February 17, 2003


Laney: Beware of 'cornered'
N. Korea

By Michael Terrazas mterraz@emory.edu


Iraq may be the point of President George W. Bush’s “axis of evil” that is receiving his adminstration’s closest attention, but the greatest threat lies on the Korean peninsula, according to former Emory President James Laney, who spoke at the latest Emory College Public Issues Forum, Feb. 13 in White Hall.

Laney, who served as U.S. ambassador to South Korea from 1993–97, called the current situation in North Korea “very serious” and warned that war between North Korea and the United States would produce “catastrophic” casualties. Speaking in careful, measured tones before a full lecture hall, the former ambassador gave a quick primer on recent U.S.-North Korean relations and outlined his thoughts on how to resolve the tense diplomatic standoff between the two countries.

Driving the crisis is North Korea’s recent abandonment of a 1994 agreement (brokered by Jimmy Carter) in which it pledged not to develop nuclear weapons in exchange for shipments of fuel and development of two light-water nuclear reactors (to generate electricity) from the United States. Since the last year in office of former President Bill Clinton (who named Laney ambassador to Seoul in 1993), relations between the two countries have steadily declined. With the recent reactivation of its Yongbyon nuclear facility, North Korea soon could produce enough weapons-grade plutonium for five or six nuclear bombs, Laney said.

“Unlike Iraq, this is not hypothetical,” he said. “This is real.”

And for anyone who thinks North Korea would back down from an armed conflict with America, Laney had sobering words; during the previous crisis in 1994, he said the two countries came within a hair’s breadth of war, with Clinton on the cusp evacuating U.S. citizens from neighboring South Korea.

“North Korea is a very dangerous entity when it is cornered,” Laney said. “North Korea is not Iraq; this [war] would not be a cakewalk.”

Though he was careful not to directly criticize the current Bush administration, Laney implied the situation no doubt was exacerbated by a “dismissive” and “contemptuous” attitude from Washington following the 2000 elections. Bush’s labeling of North Korea in his 2002 State of the Union Address as part of an “axis of evil” (along with Iraq and Iran) likely did not help improve relations, Laney said.

Then, in October of last year, when North Korea admitted to having reopened its nuclear program, Bush declared the 1994 agreement void and stopped fuel shipments. North Korea responded by kicking out international inspectors and proceeding full scale with the Yongbyon facility.

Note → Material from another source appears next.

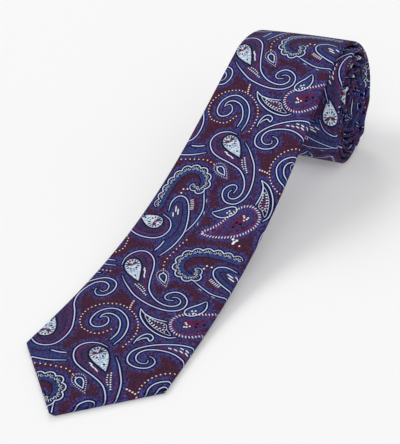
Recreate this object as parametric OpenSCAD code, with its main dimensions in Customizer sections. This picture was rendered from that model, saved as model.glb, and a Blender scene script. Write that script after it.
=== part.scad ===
// A necktie, rolled up from its narrow end, with the wide blade left laid out in front of the roll.
// The path below is the front face of the tie, from the blade's point to the tail's point in the core.
// Y runs along the blade towards the roll, X along the roll's axis, Z up from the surface it lies on.

/* [Length] */
// Length of the whole tie, point to point
tie_length = 1480; // [1400:10:1560]
// Length of the blade panel, from the point to its seam with the neck panel
blade_panel = 780; // [700:10:820]
// Length of the neck panel
neck_panel = 260; // [220:10:300]

/* [Width] */
// Width of the blade at its corners
blade_w = 80; // [75:1:85]
// Distance from the point back to the blade's corners
point_l = 36; // [34:1:42]
// Width lost for each millimetre of blade above the corners
taper = 0.0588; // [0.05:0.001:0.065]
// Width at the neck, the narrowest
neck_w = 35; // [32:1:38]
// Width of the tail at its corners
tail_w = 42; // [38:1:46]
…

“To their credit, the Bush administration has acted with a great deal of restraint,” Laney said, but added that the two countries now are at an impasse: North Korea has said it will not halt its nuclear program without a formal pledge of nonaggression from the United States, and Washington has said it will not negotiate until North Korea stops its weapons program.

“So how do we get out of this?” Laney said. “How do you solve a problem when all you have are lousy options?”

North Korea must be given a “face-saving” way to back down, he said, proposing that the United States convene a summit with Russia, China and Japan in which all four nations pledge to maintain stability on the Korean peninsula if North Korea will again abide by the 1994 agreement.

The consequences of war would be the most dire since World War II, Laney said. Though North Korea could not possibly hope to defeat the United States, it could inflict horrific damage on its neighbor to the south; Seoul, a city four times larger than Atlanta, sits just 30 miles from the demilitarized zone (DMZ) between North and South Korea.

Even if war is avoided, allowing North Korea to proceed with its nuclear program also could be catastrophic. Aside from the possibility of President Kim Jong Il selling nuclear weapons to the highest bidder, a nuclear-capable North Korea would prompt Japan and likely South Korea to feel the need for such an arsenal, and then “all of East Asia could turn into an arms race of nuclear proliferation.” In such a reality, he said, even a minor incident could become a flashpoint for war.

“When I was ambassador, our greatest problem was trigger-happy soldiers along the DMZ,” Laney said.

The Public Issues Forum is a project of the Joint Activities Committee, a partnership between Emory College and Campus Life that looks for ways to bring together students and faculty outside the classroom.